Once libertarians start to see themselves as “enemies of the left,” it’s also easy to excuse alliances with the unseemly end of the right wing, apparently on the belief that the enemies of their enemies are their friends. Such are the fruits of the seeds of what I’ve called “libertarian contrarianism:” the unfortunate tendency in some quarters of the libertarian world to think that if the “mainstream” believes it, it must be wrong. Co-blogger Roderick Long made a similar point in his “One Cheer for Political Correctness.” A libertarianism that saw itself more “of the left,” or at least as more clearly neither left or right, might be less likely to excuse Ron Paul’s decisions and to be less attractive to those audiences in the first place. And that’s where BHL comes in.
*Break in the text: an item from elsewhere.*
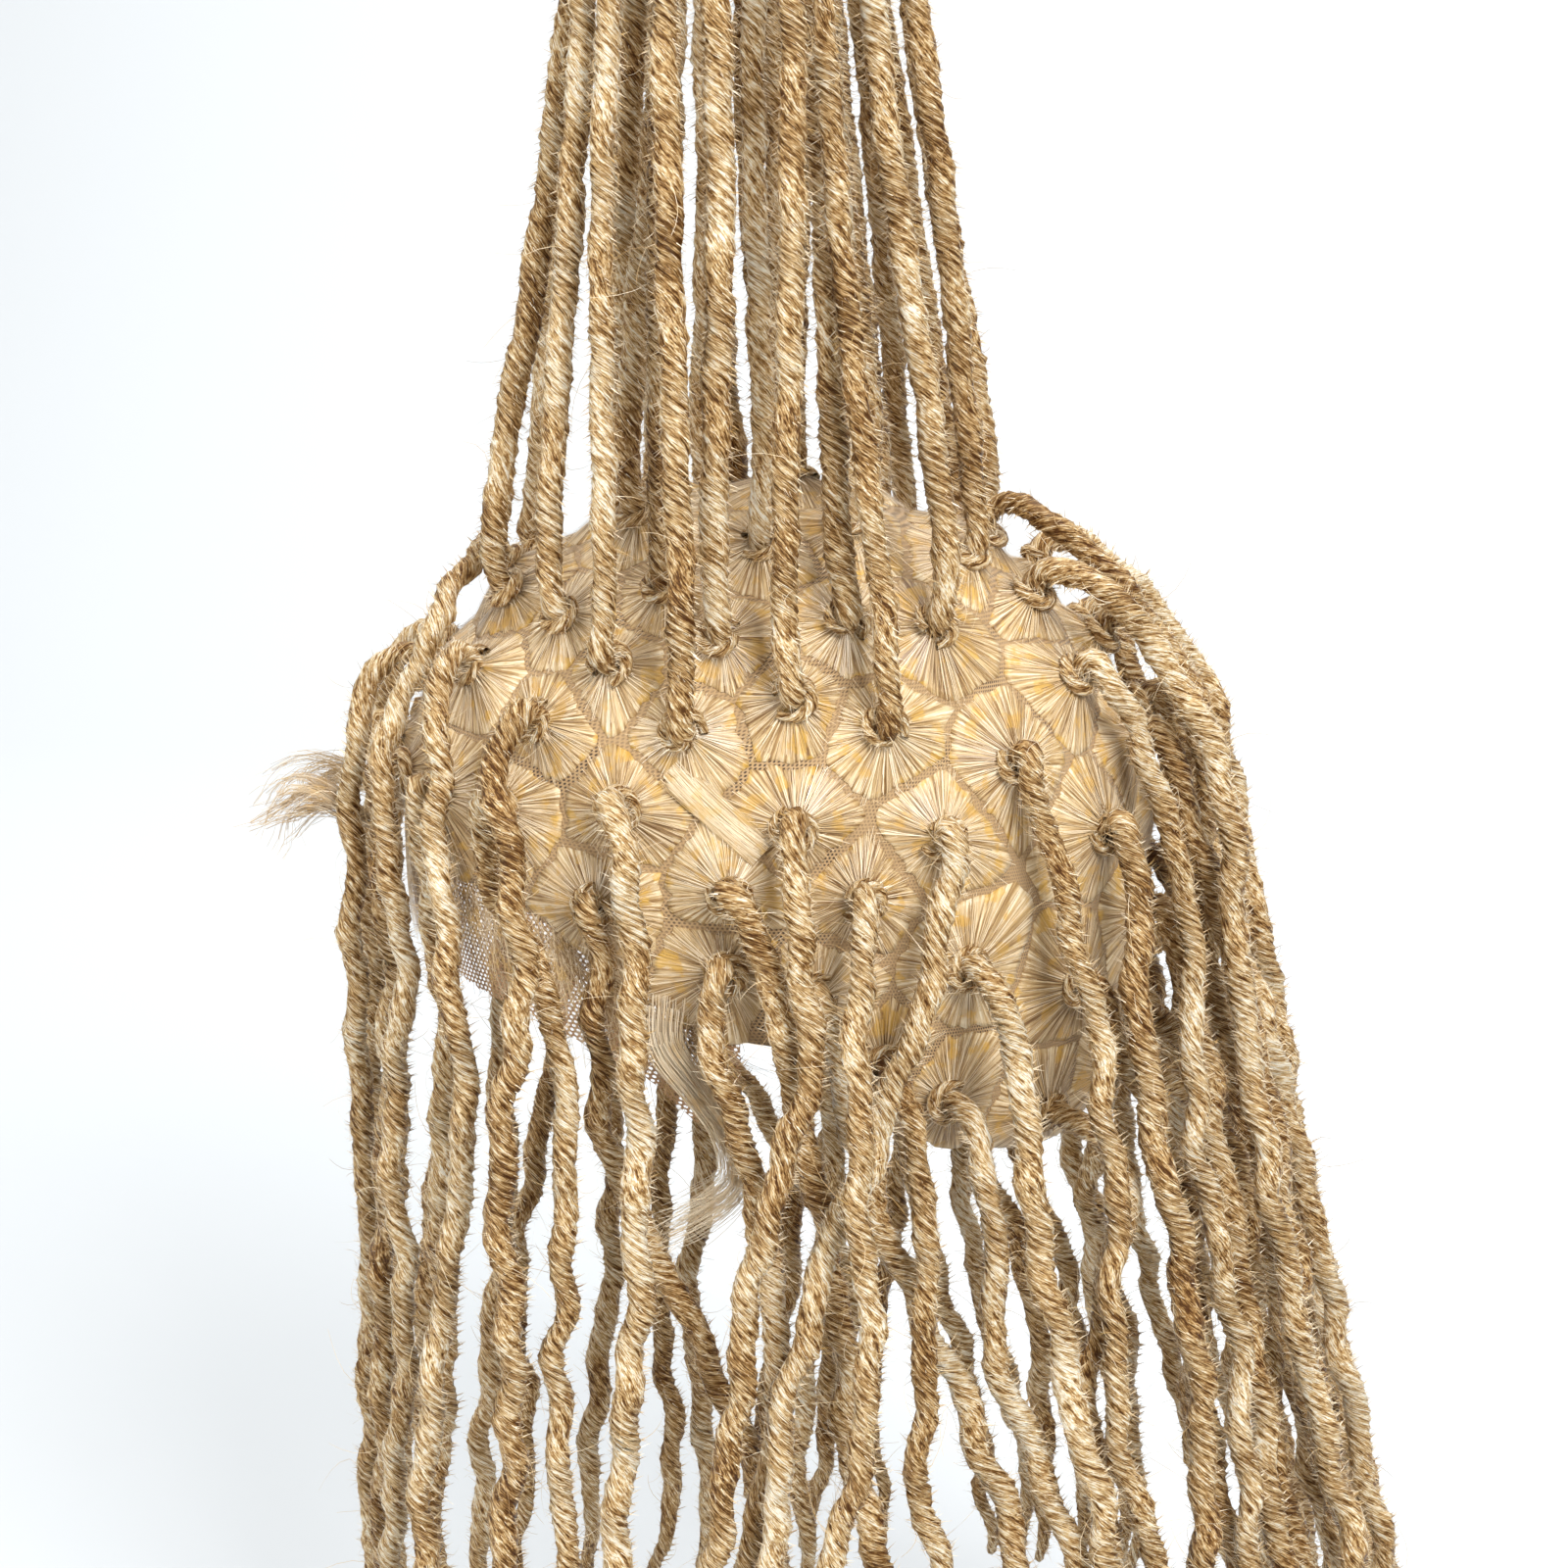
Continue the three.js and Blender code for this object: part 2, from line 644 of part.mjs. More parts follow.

One key part of the BHL project for me is about rhetoric. The idea of “bleeding heart libertarianism” is a reminder that we should be foregrounding our concern for the least well-off among us as often as possible in how we present and defend libertarianism. Because “least well-off” should be inclusive of more than just “the poorest,” but include also those who are victims of public or private aggression or discrimination because of their race, gender, religious beliefs, etc., it would seem very difficult to imagine the BHL version of libertarianism attracting the interest of the racists, anti-Semites and other wingnuts that seem to find Ron Paul a kindred spirit.
In fact, I think that’s one way to define what I see as a suitable libertarianism for the 21st century: a libertarianism that the unsavory types who have gravitated toward Ron Paul would not for a second see as a set of ideas that shared much of anything with their own. To the degree that the nutty end of the right wing continues to see Ron Paul as “one of them,” modern libertarianism will have failed to live up to the best of its progressive, tolerant, and cosmopolitan Enlightenment heritage.